I don’t think that’s a better version of it. There is no doubt that bad decisions will sometimes be made, and that the badness of those decisions will be recognized, and that something other than plow straight ahead anyway will be the better choice. Once you acknowledge that fact, the argument that we must do it because we said we would becomes falsified, and you can’t use it as your principal reason for doing something. Instead, you have to be arguing whether doing it is a good thing or a bad thing, independently of what anyone decided before.

Would you guys still hold the same position if the circumstances were reversed?

What if Remain had won the 2016 referendum but Parliament was predominantly Leave - they ignore the referendum result and force Brexit to occur.

That’s a false equivalence… Parliament is not predominantly Remain now. The fact they haven’t pushed Brexit through is on the Brexiteers’ heads, not ours.

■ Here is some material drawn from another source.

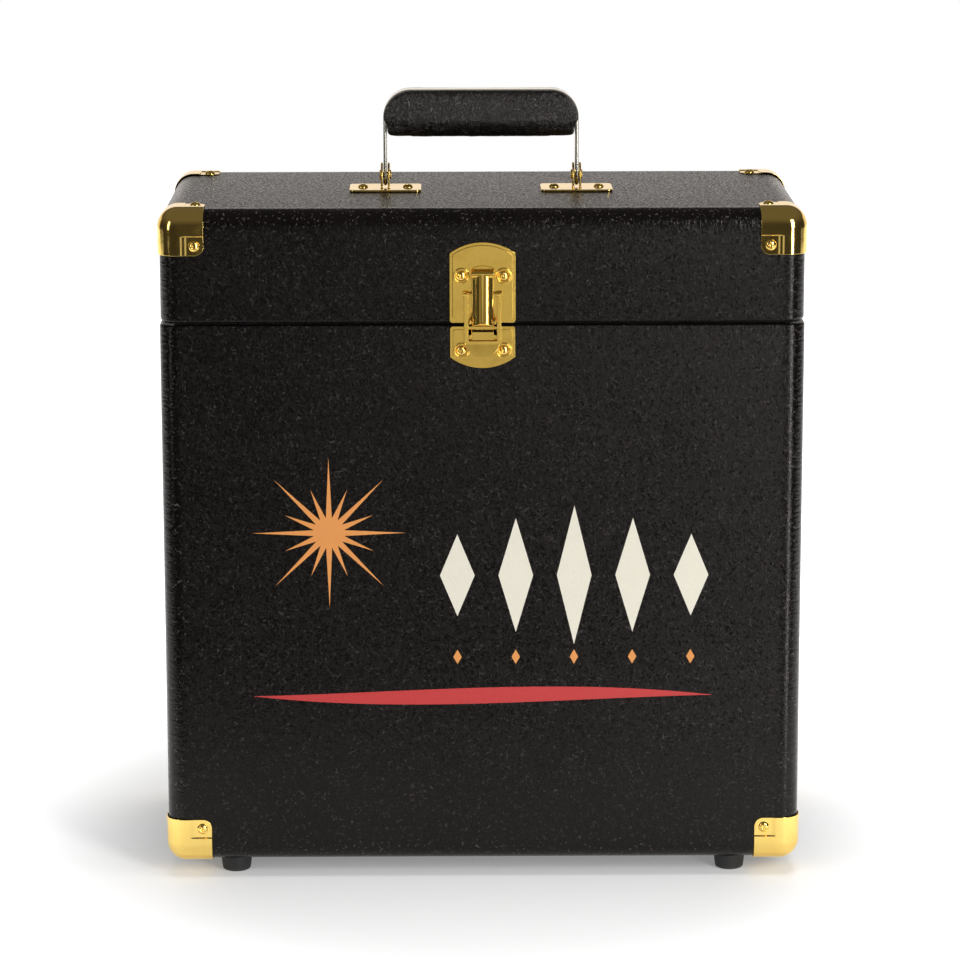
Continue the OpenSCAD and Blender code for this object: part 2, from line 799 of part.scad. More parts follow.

That being corrected yeah, I’d be really angry, but if we were drawing an equivalence, the country would have shifted Leave, and democracy will do what it does. Just like I felt living in the States when Bush got elected twice, I felt betrayed. Oh yeah, and that time Clinton won the popular vote.

I think it’s that anger (or something like it) that fuels The Brexit Party (and that Farage is capitalizing on).

As a Leave supporter I didn’t understand the anger of Remain. It took me a while to fully grok the depth of feeling and disenfranchisement that Remain voters were feeling.

The worst thing about Brexit is that both sides now just shout at each other. We’re all too entrenched in our own camps and the middle ground has been lost.